__INFORMATION SHOWN__
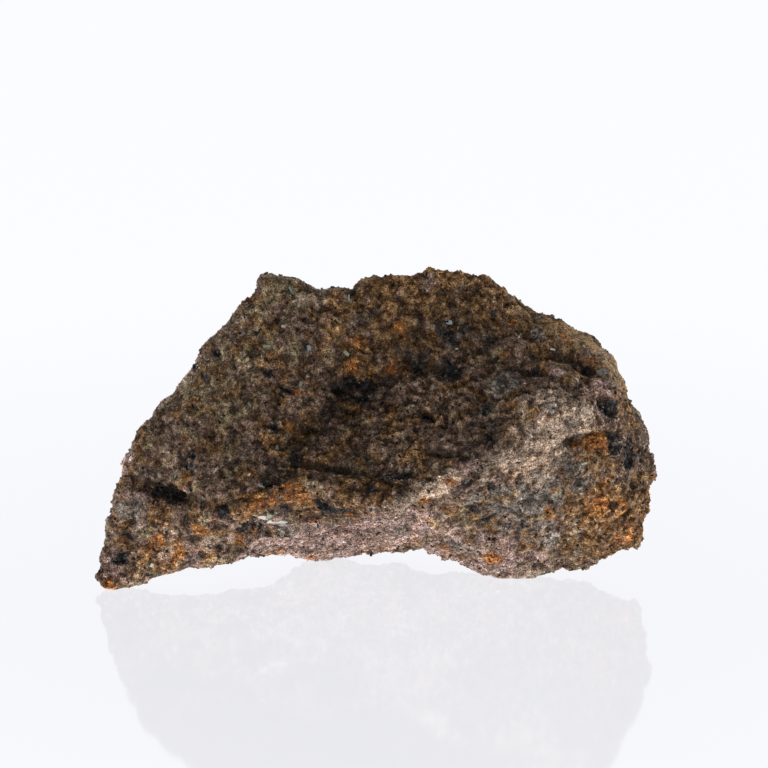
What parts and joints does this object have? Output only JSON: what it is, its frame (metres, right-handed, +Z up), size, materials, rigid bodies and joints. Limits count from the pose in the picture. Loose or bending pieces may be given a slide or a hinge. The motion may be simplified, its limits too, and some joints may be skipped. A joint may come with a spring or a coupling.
{
  "type": "axinite rock specimen",
  "caption": "Broken lump of brown granular axinite rock, pointed at one end and blunt at the other, with a hollow in its front face.",
  "frame": {"origin": "under the middle of the lump's bounding box, on the plane that the lump rests on", "axes": "+X along the lump from its pointed end to its blunt end, +Y from its hollowed front to its back, +Z up"},
  "size_m": [0.0708, 0.0264, 0.0391],
  "materials": {
    "axinite_rock": "rough broken granular surface"
  },
  "bodies": {
    "root": {"axinite_rock": "axinite_rock"}
  },
  "joints": []
}
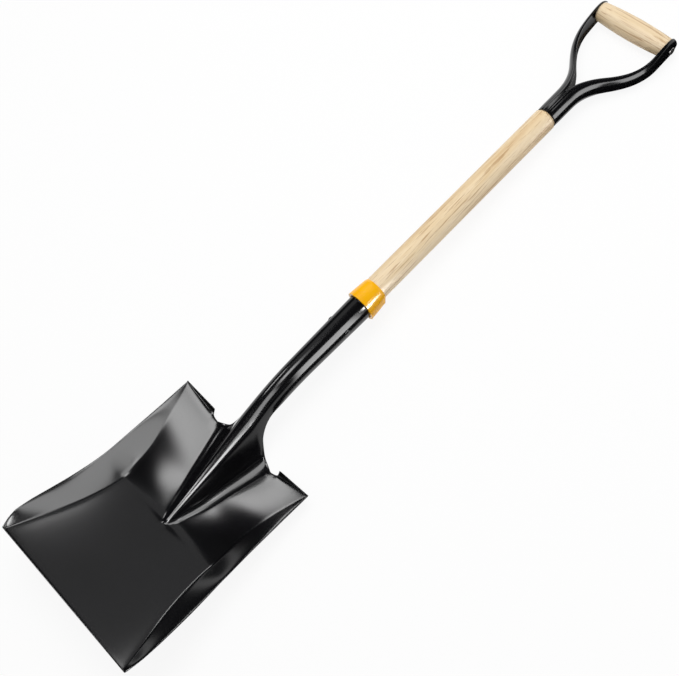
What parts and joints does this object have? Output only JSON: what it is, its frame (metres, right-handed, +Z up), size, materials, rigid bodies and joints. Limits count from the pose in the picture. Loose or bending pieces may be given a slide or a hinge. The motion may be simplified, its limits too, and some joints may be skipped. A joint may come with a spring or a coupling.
{
  "type": "square mouth shovel",
  "caption": "Open-socket square mouth shovel: pressed black steel pan, ash shaft, yellow collar over the joint, and a D-grip of a forked steel yoke with a wooden bar.",
  "frame": {"origin": "middle of the footprint on the floor, with the shovel lying on its back on the blade's heel and the grip", "axes": "+Y from the blade's mouth to the grip, +X across the blade to the right hand seen from the grip end with the pan up, +Z up"},
  "size_m": [0.2588, 1.0452, 0.082],
  "materials": {
    "enamel": "gloss",
    "ash": "satin",
    "plastic": "gloss",
    "steel": "satin"
  },
  "bodies": {
    "root": {"blade": "enamel", "shaft": "ash", "collar": "plastic", "socket_rivet": "enamel", "yoke": "enamel", "yoke_rivet": "enamel", "grip_bar": "ash", "grip_rod": "steel"}
  },
  "joints": []
}
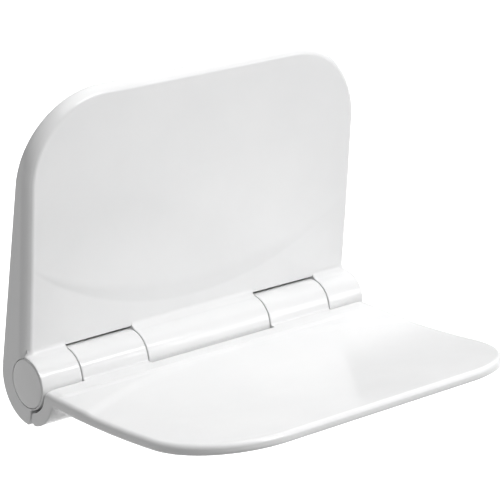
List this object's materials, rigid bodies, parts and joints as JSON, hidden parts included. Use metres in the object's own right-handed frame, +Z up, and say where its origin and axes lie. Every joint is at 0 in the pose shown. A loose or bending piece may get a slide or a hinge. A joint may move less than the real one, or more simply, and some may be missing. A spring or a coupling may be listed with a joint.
{
  "type": "folding shower seat",
  "caption": "Wall-mounted shower seat: a white plastic seat that folds up on a long barrel hinge against a rounded wall plate.",
  "frame": {"origin": "centre of the rectangle of wall holes, on the wall plane", "axes": "+Z up, -Y out from the wall towards the user, +X to the right seen from the front; the hinge axis runs along X"},
  "size_m": [0.3816, 0.2992, 0.3025],
  "materials": {
    "white_gloss": "glossy moulded ABS",
    "white_cap": "satin moulded ABS",
    "stainless": "brushed",
    "aluminium": "mill finish",
    "black_rubber": "matt",
    "grey_foam": "closed-cell foam",
    "acetal": "natural acetal",
    "dark_acetal": "dark acetal",
    "spring_steel": "phosphated"
  },
  "bodies": {
    "wall_unit": {"wall_shell": "white_gloss", "wall_bracket": "stainless", "hinge_lugs": "stainless", "wall_seal": "grey_foam", "shell_pads": "grey_foam", "cover_screws": "stainless", "rivet_nuts": "stainless", "hinge_axle": "stainless", "axle_clips": "spring_steel", "axle_sleeve": "aluminium", "thrust_washers": "dark_acetal", "cap_left": "white_cap", "cap_right": "white_cap", "cap_rings": "black_rubber", "stop_buffers": "black_rubber"},
    "seat": {"seat_top": "white_gloss", "seat_base": "white_gloss", "seat_bushes": "acetal", "seat_gasket": "black_rubber", "seat_bars": "aluminium", "bar_screws": "stainless", "base_screws": "stainless"}
  },
  "joints": [
    {"name": "seat_fold", "type": "hinge", "parent": "wall_unit", "child": "seat", "pos_m": [0, -0.04, -0.13], "axis": [-1, 0, 0], "range_deg": [0, 82]}
  ]
}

__WRITTEN PROBLEM__
Restate all of the entries exactly, please.

__SOLUTION TO THIS TASK__
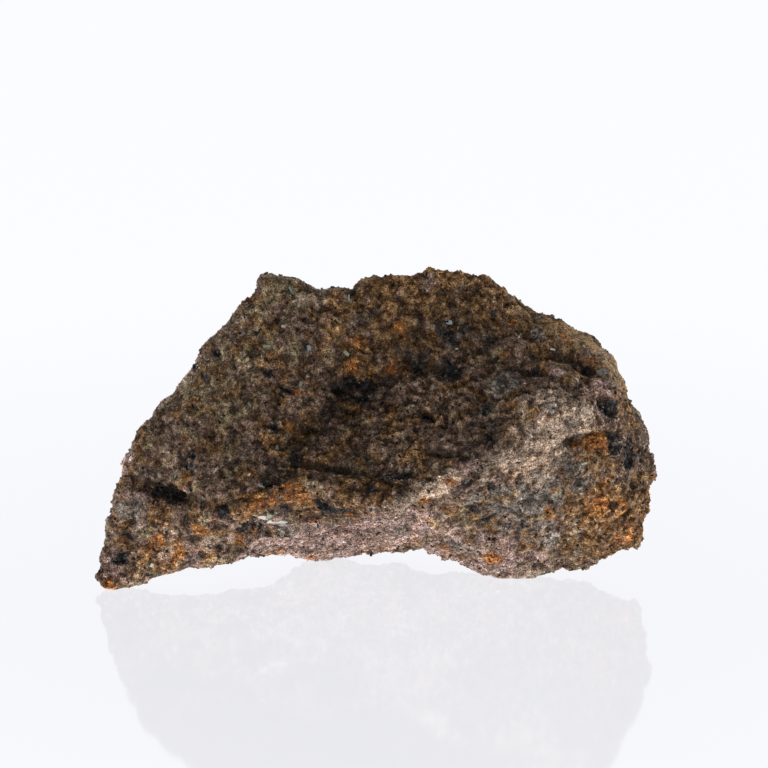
What parts and joints does this object have? Output only JSON: what it is, its frame (metres, right-handed, +Z up), size, materials, rigid bodies and joints. Limits count from the pose in the picture. Loose or bending pieces may be given a slide or a hinge. The motion may be simplified, its limits too, and some joints may be skipped. A joint may come with a spring or a coupling.
{
  "type": "axinite rock specimen",
  "caption": "Broken lump of brown granular axinite rock, pointed at one end and blunt at the other, with a hollow in its front face.",
  "frame": {"origin": "under the middle of the lump's bounding box, on the plane that the lump rests on", "axes": "+X along the lump from its pointed end to its blunt end, +Y from its hollowed front to its back, +Z up"},
  "size_m": [0.0708, 0.0264, 0.0391],
  "materials": {
    "axinite_rock": "rough broken granular surface"
  },
  "bodies": {
    "root": {"axinite_rock": "axinite_rock"}
  },
  "joints": []
}
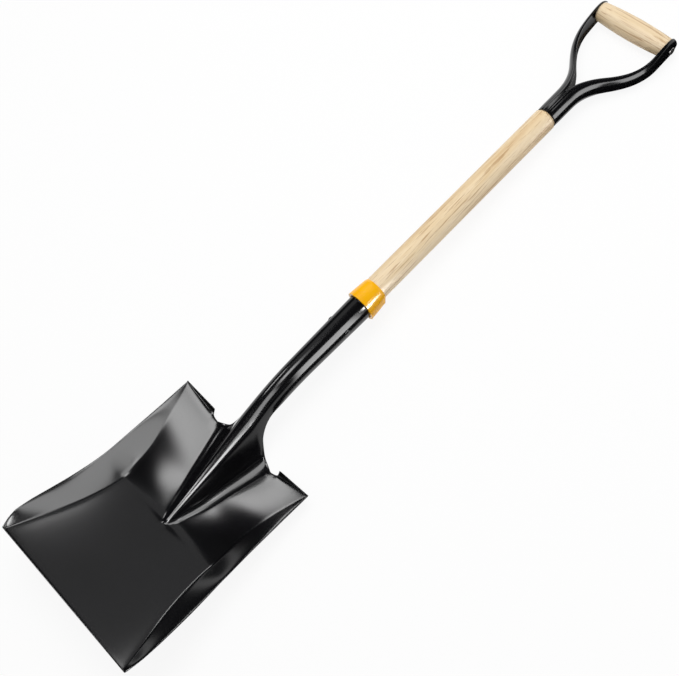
What parts and joints does this object have? Output only JSON: what it is, its frame (metres, right-handed, +Z up), size, materials, rigid bodies and joints. Limits count from the pose in the picture. Loose or bending pieces may be given a slide or a hinge. The motion may be simplified, its limits too, and some joints may be skipped. A joint may come with a spring or a coupling.
{
  "type": "square mouth shovel",
  "caption": "Open-socket square mouth shovel: pressed black steel pan, ash shaft, yellow collar over the joint, and a D-grip of a forked steel yoke with a wooden bar.",
  "frame": {"origin": "middle of the footprint on the floor, with the shovel lying on its back on the blade's heel and the grip", "axes": "+Y from the blade's mouth to the grip, +X across the blade to the right hand seen from the grip end with the pan up, +Z up"},
  "size_m": [0.2588, 1.0452, 0.082],
  "materials": {
    "enamel": "gloss",
    "ash": "satin",
    "plastic": "gloss",
    "steel": "satin"
  },
  "bodies": {
    "root": {"blade": "enamel", "shaft": "ash", "collar": "plastic", "socket_rivet": "enamel", "yoke": "enamel", "yoke_rivet": "enamel", "grip_bar": "ash", "grip_rod": "steel"}
  },
  "joints": []
}
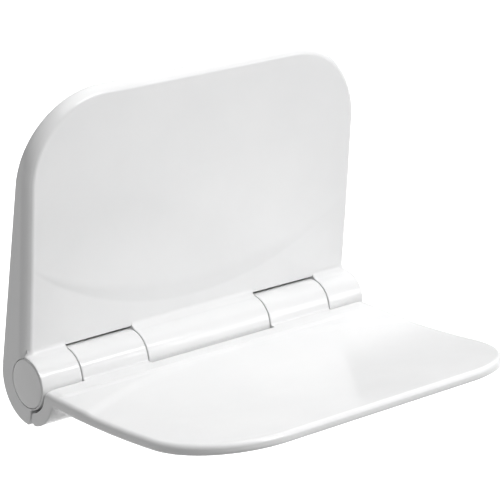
List this object's materials, rigid bodies, parts and joints as JSON, hidden parts included. Use metres in the object's own right-handed frame, +Z up, and say where its origin and axes lie. Every joint is at 0 in the pose shown. A loose or bending piece may get a slide or a hinge. A joint may move less than the real one, or more simply, and some may be missing. A spring or a coupling may be listed with a joint.
{
  "type": "folding shower seat",
  "caption": "Wall-mounted shower seat: a white plastic seat that folds up on a long barrel hinge against a rounded wall plate.",
  "frame": {"origin": "centre of the rectangle of wall holes, on the wall plane", "axes": "+Z up, -Y out from the wall towards the user, +X to the right seen from the front; the hinge axis runs along X"},
  "size_m": [0.3816, 0.2992, 0.3025],
  "materials": {
    "white_gloss": "glossy moulded ABS",
    "white_cap": "satin moulded ABS",
    "stainless": "brushed",
    "aluminium": "mill finish",
    "black_rubber": "matt",
    "grey_foam": "closed-cell foam",
    "acetal": "natural acetal",
    "dark_acetal": "dark acetal",
    "spring_steel": "phosphated"
  },
  "bodies": {
    "wall_unit": {"wall_shell": "white_gloss", "wall_bracket": "stainless", "hinge_lugs": "stainless", "wall_seal": "grey_foam", "shell_pads": "grey_foam", "cover_screws": "stainless", "rivet_nuts": "stainless", "hinge_axle": "stainless", "axle_clips": "spring_steel", "axle_sleeve": "aluminium", "thrust_washers": "dark_acetal", "cap_left": "white_cap", "cap_right": "white_cap", "cap_rings": "black_rubber", "stop_buffers": "black_rubber"},
    "seat": {"seat_top": "white_gloss", "seat_base": "white_gloss", "seat_bushes": "acetal", "seat_gasket": "black_rubber", "seat_bars": "aluminium", "bar_screws": "stainless", "base_screws": "stainless"}
  },
  "joints": [
    {"name": "seat_fold", "type": "hinge", "parent": "wall_unit", "child": "seat", "pos_m": [0, -0.04, -0.13], "axis": [-1, 0, 0], "range_deg": [0, 82]}
  ]
}